In [122]:
import pandas as pd
from sklearn.feature_extraction.text import CountVectorizer, TfidfVectorizer
from sklearn.linear_model import LogisticRegression
from sklearn.metrics import f1_score

In this notebook, we will going to choose the techniques we are going to apply for the final pipeline.

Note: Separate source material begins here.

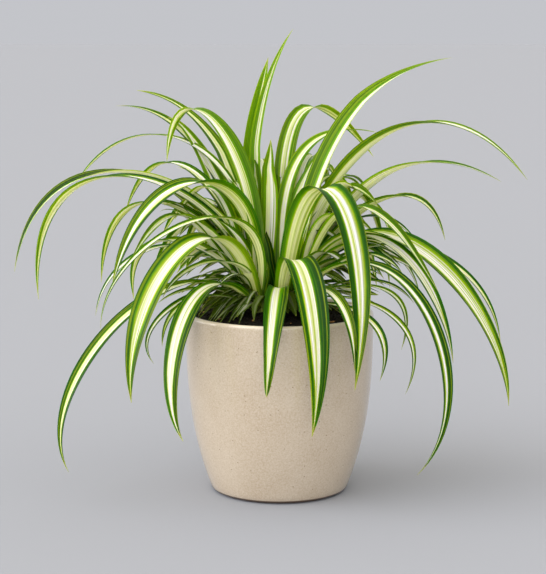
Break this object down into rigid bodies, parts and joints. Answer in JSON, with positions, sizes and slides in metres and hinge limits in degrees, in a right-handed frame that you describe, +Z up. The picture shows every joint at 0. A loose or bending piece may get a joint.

Since it is a first approach model, we decided to pick which model we are going to train in the following steps by cross-validating them with a very simple default LogisticRegression. 
- If one of the techniques are proven to be significantly better than the other, we will use that in the model pipeline 
- If not, the simplest one will be chosen.

We kept track of the data indexes, since some of the data will be a sparse numpy array. 
Even though the split was done by a seed, because we cannot ensure the consistency between library versions or OS systems.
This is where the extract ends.